What to do - Copy out the entries below in full and exactly.

──────── Task inputs

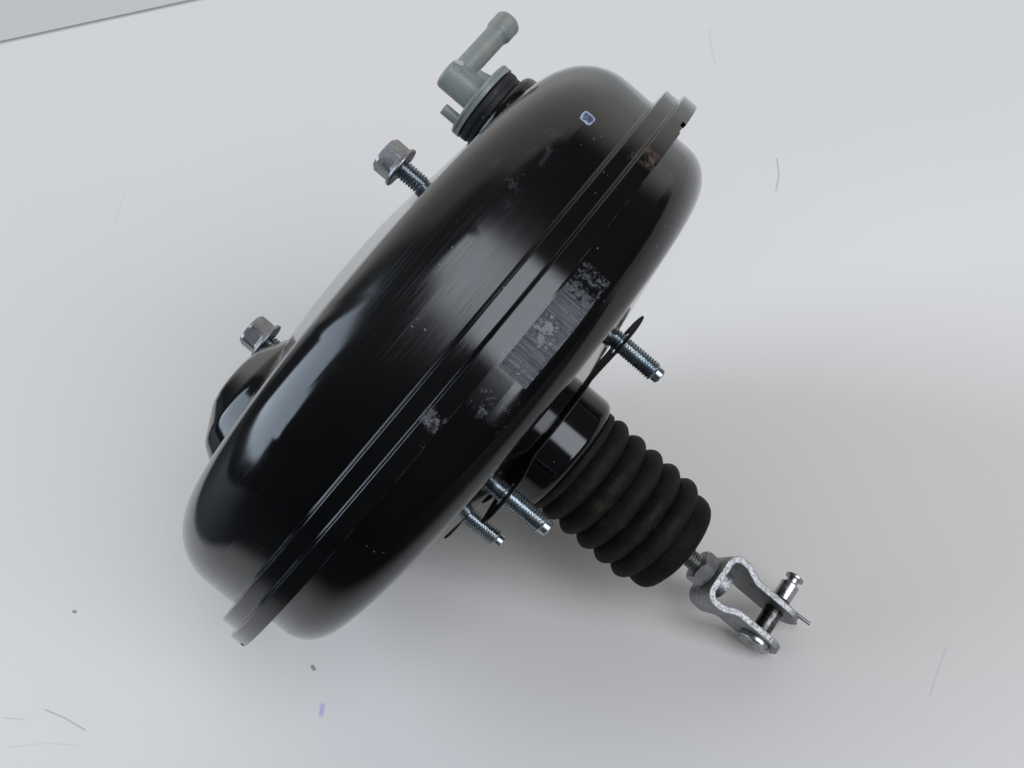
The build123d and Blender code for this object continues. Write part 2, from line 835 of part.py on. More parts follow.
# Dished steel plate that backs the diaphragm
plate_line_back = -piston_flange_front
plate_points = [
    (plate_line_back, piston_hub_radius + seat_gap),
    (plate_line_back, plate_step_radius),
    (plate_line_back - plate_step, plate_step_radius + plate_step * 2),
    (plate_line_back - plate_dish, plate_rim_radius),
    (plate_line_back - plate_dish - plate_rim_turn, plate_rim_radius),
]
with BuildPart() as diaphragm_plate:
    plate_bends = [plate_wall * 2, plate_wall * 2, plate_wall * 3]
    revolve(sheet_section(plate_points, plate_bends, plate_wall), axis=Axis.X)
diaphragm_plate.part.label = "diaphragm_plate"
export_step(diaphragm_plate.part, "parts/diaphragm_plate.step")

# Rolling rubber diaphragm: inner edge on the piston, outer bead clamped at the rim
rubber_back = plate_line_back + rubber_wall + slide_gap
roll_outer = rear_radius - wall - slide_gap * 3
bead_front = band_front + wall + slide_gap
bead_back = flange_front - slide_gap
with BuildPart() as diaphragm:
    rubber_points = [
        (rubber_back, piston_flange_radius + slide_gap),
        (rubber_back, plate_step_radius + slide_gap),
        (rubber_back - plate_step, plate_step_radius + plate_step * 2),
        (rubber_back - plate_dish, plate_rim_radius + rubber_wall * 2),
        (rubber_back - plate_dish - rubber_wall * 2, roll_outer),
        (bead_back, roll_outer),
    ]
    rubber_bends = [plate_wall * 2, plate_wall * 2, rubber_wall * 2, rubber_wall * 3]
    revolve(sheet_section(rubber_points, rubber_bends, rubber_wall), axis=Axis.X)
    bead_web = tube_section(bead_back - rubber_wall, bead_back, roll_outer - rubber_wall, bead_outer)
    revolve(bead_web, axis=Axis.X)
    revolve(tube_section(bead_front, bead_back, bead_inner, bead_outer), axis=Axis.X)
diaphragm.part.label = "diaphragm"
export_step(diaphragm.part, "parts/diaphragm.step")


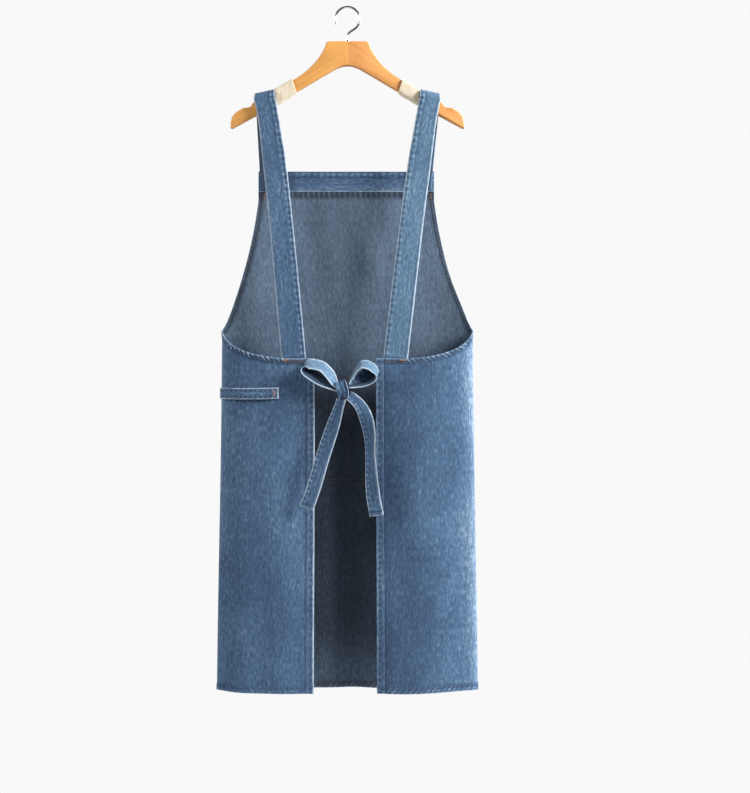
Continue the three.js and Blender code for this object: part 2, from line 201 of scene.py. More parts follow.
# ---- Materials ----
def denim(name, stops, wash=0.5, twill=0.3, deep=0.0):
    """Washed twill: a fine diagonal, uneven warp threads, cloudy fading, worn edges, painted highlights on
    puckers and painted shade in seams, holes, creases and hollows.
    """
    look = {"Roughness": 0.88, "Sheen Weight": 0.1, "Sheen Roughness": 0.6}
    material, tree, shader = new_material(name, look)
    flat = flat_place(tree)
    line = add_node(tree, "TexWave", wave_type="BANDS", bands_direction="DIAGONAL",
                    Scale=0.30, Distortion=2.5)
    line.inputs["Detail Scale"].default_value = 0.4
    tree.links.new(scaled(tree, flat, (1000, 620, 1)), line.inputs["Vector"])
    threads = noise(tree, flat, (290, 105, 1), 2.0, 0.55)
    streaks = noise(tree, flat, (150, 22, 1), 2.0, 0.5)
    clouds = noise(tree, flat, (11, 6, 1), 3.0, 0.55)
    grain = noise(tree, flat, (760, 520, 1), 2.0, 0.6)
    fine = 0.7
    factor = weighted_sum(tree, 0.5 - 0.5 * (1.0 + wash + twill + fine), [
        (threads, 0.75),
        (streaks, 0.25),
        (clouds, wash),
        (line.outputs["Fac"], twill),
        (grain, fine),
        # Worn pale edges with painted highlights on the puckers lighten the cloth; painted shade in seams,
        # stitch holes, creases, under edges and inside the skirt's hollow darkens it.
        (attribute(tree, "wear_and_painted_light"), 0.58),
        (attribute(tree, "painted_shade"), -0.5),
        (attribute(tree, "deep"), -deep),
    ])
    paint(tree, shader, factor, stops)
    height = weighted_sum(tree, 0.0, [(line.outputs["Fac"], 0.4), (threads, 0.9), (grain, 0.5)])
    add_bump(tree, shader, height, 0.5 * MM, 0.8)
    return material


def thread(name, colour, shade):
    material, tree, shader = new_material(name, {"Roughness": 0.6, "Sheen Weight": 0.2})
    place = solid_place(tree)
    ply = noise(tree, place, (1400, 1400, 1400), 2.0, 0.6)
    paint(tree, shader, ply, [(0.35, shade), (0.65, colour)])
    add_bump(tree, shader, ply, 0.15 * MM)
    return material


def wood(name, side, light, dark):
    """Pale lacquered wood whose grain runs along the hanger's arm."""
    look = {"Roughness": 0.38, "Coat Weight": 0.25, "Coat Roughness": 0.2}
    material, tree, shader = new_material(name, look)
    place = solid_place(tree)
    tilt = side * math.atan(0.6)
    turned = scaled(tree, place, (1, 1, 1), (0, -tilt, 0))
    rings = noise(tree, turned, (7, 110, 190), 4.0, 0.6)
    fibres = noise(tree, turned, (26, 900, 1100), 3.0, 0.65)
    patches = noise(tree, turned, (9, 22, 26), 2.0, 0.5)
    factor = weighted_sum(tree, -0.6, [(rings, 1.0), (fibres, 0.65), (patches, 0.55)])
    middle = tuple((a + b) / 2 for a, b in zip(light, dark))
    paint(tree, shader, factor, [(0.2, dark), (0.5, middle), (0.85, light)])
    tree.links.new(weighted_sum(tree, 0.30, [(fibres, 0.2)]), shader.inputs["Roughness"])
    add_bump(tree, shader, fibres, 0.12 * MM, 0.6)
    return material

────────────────

Response to the task -
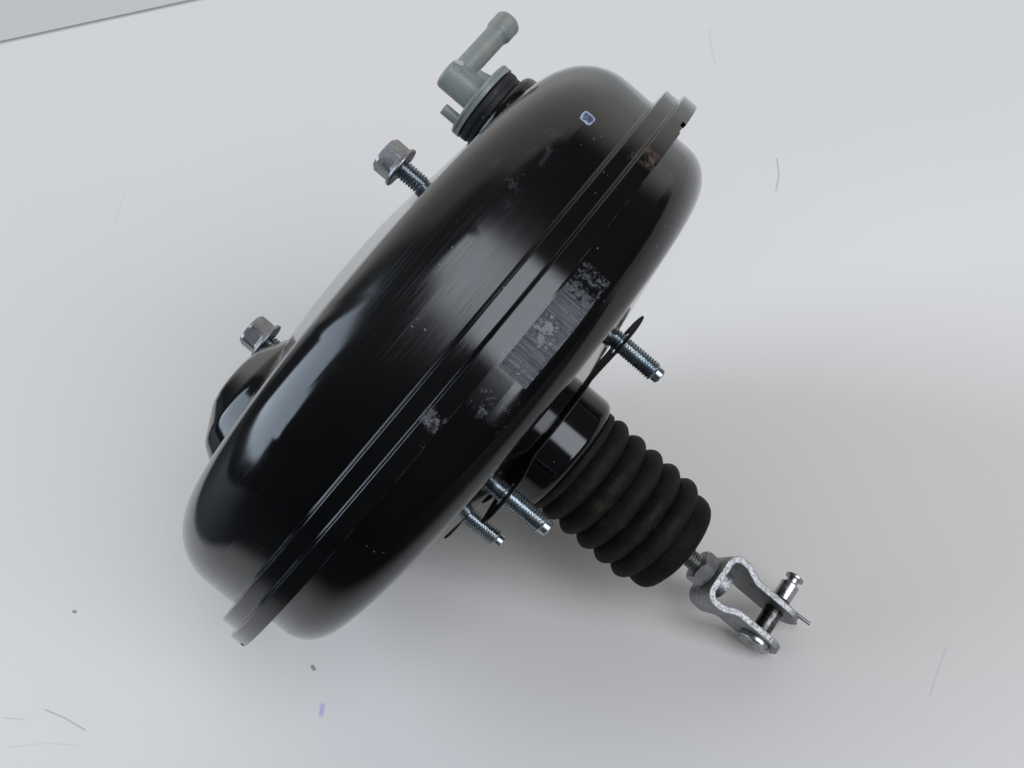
The build123d and Blender code for this object continues. Write part 2, from line 835 of part.py on. More parts follow.
# Dished steel plate that backs the diaphragm
plate_line_back = -piston_flange_front
plate_points = [
    (plate_line_back, piston_hub_radius + seat_gap),
    (plate_line_back, plate_step_radius),
    (plate_line_back - plate_step, plate_step_radius + plate_step * 2),
    (plate_line_back - plate_dish, plate_rim_radius),
    (plate_line_back - plate_dish - plate_rim_turn, plate_rim_radius),
]
with BuildPart() as diaphragm_plate:
    plate_bends = [plate_wall * 2, plate_wall * 2, plate_wall * 3]
    revolve(sheet_section(plate_points, plate_bends, plate_wall), axis=Axis.X)
diaphragm_plate.part.label = "diaphragm_plate"
export_step(diaphragm_plate.part, "parts/diaphragm_plate.step")

# Rolling rubber diaphragm: inner edge on the piston, outer bead clamped at the rim
rubber_back = plate_line_back + rubber_wall + slide_gap
roll_outer = rear_radius - wall - slide_gap * 3
bead_front = band_front + wall + slide_gap
bead_back = flange_front - slide_gap
with BuildPart() as diaphragm:
    rubber_points = [
        (rubber_back, piston_flange_radius + slide_gap),
        (rubber_back, plate_step_radius + slide_gap),
        (rubber_back - plate_step, plate_step_radius + plate_step * 2),
        (rubber_back - plate_dish, plate_rim_radius + rubber_wall * 2),
        (rubber_back - plate_dish - rubber_wall * 2, roll_outer),
        (bead_back, roll_outer),
    ]
    rubber_bends = [plate_wall * 2, plate_wall * 2, rubber_wall * 2, rubber_wall * 3]
    revolve(sheet_section(rubber_points, rubber_bends, rubber_wall), axis=Axis.X)
    bead_web = tube_section(bead_back - rubber_wall, bead_back, roll_outer - rubber_wall, bead_outer)
    revolve(bead_web, axis=Axis.X)
    revolve(tube_section(bead_front, bead_back, bead_inner, bead_outer), axis=Axis.X)
diaphragm.part.label = "diaphragm"
export_step(diaphragm.part, "parts/diaphragm.step")


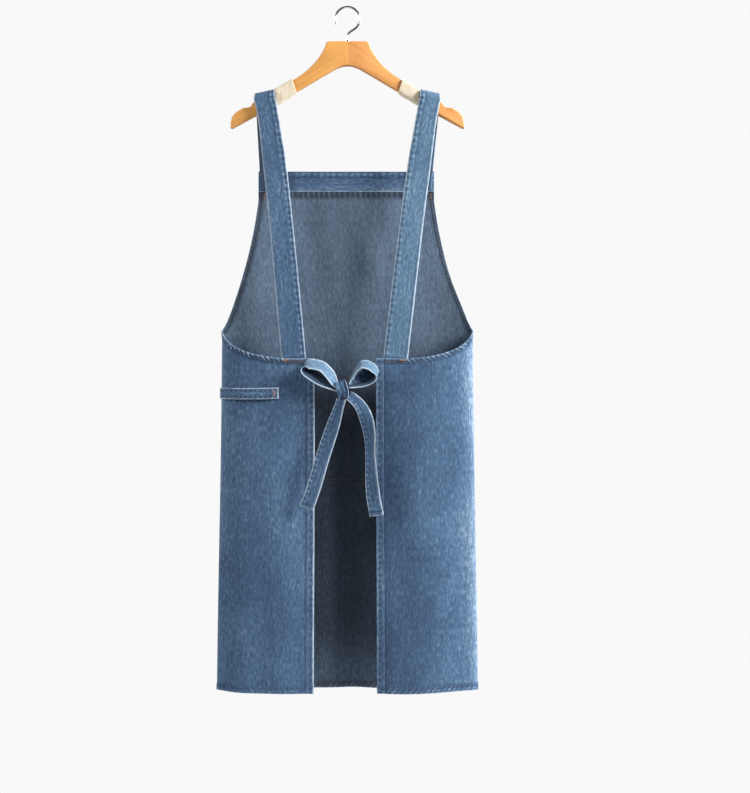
Continue the three.js and Blender code for this object: part 2, from line 201 of scene.py. More parts follow.
# ---- Materials ----
def denim(name, stops, wash=0.5, twill=0.3, deep=0.0):
    """Washed twill: a fine diagonal, uneven warp threads, cloudy fading, worn edges, painted highlights on
    puckers and painted shade in seams, holes, creases and hollows.
    """
    look = {"Roughness": 0.88, "Sheen Weight": 0.1, "Sheen Roughness": 0.6}
    material, tree, shader = new_material(name, look)
    flat = flat_place(tree)
    line = add_node(tree, "TexWave", wave_type="BANDS", bands_direction="DIAGONAL",
                    Scale=0.30, Distortion=2.5)
    line.inputs["Detail Scale"].default_value = 0.4
    tree.links.new(scaled(tree, flat, (1000, 620, 1)), line.inputs["Vector"])
    threads = noise(tree, flat, (290, 105, 1), 2.0, 0.55)
    streaks = noise(tree, flat, (150, 22, 1), 2.0, 0.5)
    clouds = noise(tree, flat, (11, 6, 1), 3.0, 0.55)
    grain = noise(tree, flat, (760, 520, 1), 2.0, 0.6)
    fine = 0.7
    factor = weighted_sum(tree, 0.5 - 0.5 * (1.0 + wash + twill + fine), [
        (threads, 0.75),
        (streaks, 0.25),
        (clouds, wash),
        (line.outputs["Fac"], twill),
        (grain, fine),
        # Worn pale edges with painted highlights on the puckers lighten the cloth; painted shade in seams,
        # stitch holes, creases, under edges and inside the skirt's hollow darkens it.
        (attribute(tree, "wear_and_painted_light"), 0.58),
        (attribute(tree, "painted_shade"), -0.5),
        (attribute(tree, "deep"), -deep),
    ])
    paint(tree, shader, factor, stops)
    height = weighted_sum(tree, 0.0, [(line.outputs["Fac"], 0.4), (threads, 0.9), (grain, 0.5)])
    add_bump(tree, shader, height, 0.5 * MM, 0.8)
    return material


def thread(name, colour, shade):
    material, tree, shader = new_material(name, {"Roughness": 0.6, "Sheen Weight": 0.2})
    place = solid_place(tree)
    ply = noise(tree, place, (1400, 1400, 1400), 2.0, 0.6)
    paint(tree, shader, ply, [(0.35, shade), (0.65, colour)])
    add_bump(tree, shader, ply, 0.15 * MM)
    return material


def wood(name, side, light, dark):
    """Pale lacquered wood whose grain runs along the hanger's arm."""
    look = {"Roughness": 0.38, "Coat Weight": 0.25, "Coat Roughness": 0.2}
    material, tree, shader = new_material(name, look)
    place = solid_place(tree)
    tilt = side * math.atan(0.6)
    turned = scaled(tree, place, (1, 1, 1), (0, -tilt, 0))
    rings = noise(tree, turned, (7, 110, 190), 4.0, 0.6)
    fibres = noise(tree, turned, (26, 900, 1100), 3.0, 0.65)
    patches = noise(tree, turned, (9, 22, 26), 2.0, 0.5)
    factor = weighted_sum(tree, -0.6, [(rings, 1.0), (fibres, 0.65), (patches, 0.55)])
    middle = tuple((a + b) / 2 for a, b in zip(light, dark))
    paint(tree, shader, factor, [(0.2, dark), (0.5, middle), (0.85, light)])
    tree.links.new(weighted_sum(tree, 0.30, [(fibres, 0.2)]), shader.inputs["Roughness"])
    add_bump(tree, shader, fibres, 0.12 * MM, 0.6)
    return material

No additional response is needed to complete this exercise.